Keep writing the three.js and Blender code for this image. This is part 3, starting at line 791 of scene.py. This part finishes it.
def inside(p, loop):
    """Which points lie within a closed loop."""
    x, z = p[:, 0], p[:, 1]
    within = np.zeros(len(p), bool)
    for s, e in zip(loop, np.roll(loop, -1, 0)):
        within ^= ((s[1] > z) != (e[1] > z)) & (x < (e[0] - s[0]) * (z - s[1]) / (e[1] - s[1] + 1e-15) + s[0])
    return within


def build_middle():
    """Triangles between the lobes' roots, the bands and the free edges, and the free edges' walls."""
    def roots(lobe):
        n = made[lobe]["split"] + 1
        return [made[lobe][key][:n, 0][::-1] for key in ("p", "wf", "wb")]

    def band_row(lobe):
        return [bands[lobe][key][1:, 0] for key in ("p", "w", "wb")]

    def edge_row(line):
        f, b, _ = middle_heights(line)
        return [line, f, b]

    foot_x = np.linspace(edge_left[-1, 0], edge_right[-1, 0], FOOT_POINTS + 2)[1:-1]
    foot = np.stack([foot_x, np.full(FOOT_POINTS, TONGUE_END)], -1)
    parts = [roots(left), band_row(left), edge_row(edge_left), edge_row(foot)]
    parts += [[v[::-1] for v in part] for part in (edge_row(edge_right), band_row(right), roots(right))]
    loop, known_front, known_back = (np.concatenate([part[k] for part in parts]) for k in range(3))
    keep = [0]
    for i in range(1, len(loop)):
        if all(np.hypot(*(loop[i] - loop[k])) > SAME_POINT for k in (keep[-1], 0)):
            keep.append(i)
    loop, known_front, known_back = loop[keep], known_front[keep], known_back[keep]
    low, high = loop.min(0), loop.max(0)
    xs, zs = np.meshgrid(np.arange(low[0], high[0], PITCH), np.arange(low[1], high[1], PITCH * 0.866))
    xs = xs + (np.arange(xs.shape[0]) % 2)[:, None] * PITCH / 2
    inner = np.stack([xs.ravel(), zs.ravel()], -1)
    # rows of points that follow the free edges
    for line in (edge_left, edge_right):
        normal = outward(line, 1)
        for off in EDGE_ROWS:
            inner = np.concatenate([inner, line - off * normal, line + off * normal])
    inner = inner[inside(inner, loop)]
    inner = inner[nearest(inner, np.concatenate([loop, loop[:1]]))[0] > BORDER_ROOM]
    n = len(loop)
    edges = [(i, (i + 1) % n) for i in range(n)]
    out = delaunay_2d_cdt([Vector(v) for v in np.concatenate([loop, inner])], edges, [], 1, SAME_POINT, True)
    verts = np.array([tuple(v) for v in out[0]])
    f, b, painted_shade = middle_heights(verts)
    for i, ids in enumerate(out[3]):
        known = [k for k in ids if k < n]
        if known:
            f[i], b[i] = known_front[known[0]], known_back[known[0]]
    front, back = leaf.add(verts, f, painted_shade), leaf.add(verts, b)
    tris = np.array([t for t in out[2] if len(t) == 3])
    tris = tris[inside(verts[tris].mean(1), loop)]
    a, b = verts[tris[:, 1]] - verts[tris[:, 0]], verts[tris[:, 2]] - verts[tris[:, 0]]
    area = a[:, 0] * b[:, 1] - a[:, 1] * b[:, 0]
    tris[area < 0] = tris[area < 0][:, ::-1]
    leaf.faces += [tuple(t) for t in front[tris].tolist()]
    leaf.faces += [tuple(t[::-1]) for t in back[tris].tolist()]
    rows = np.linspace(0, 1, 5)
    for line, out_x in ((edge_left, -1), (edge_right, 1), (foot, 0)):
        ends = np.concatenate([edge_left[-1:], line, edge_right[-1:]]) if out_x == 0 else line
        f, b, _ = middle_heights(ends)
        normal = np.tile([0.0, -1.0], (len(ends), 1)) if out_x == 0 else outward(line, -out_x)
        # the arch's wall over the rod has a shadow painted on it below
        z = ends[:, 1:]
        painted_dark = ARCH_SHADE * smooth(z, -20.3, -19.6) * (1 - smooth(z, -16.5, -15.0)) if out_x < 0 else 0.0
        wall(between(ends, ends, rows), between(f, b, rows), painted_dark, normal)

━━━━

• _YOUR GOAL_:
Begin with the first line of the data above and, please, print each line exactly until you have printed the line containing "return [line, f, b]"; print nothing else.

• _REPLY TO THE TASK_:
Keep writing the three.js and Blender code for this image. This is part 3, starting at line 791 of scene.py. This part finishes it.
def inside(p, loop):
    """Which points lie within a closed loop."""
    x, z = p[:, 0], p[:, 1]
    within = np.zeros(len(p), bool)
    for s, e in zip(loop, np.roll(loop, -1, 0)):
        within ^= ((s[1] > z) != (e[1] > z)) & (x < (e[0] - s[0]) * (z - s[1]) / (e[1] - s[1] + 1e-15) + s[0])
    return within


def build_middle():
    """Triangles between the lobes' roots, the bands and the free edges, and the free edges' walls."""
    def roots(lobe):
        n = made[lobe]["split"] + 1
        return [made[lobe][key][:n, 0][::-1] for key in ("p", "wf", "wb")]

    def band_row(lobe):
        return [bands[lobe][key][1:, 0] for key in ("p", "w", "wb")]

    def edge_row(line):
        f, b, _ = middle_heights(line)
        return [line, f, b]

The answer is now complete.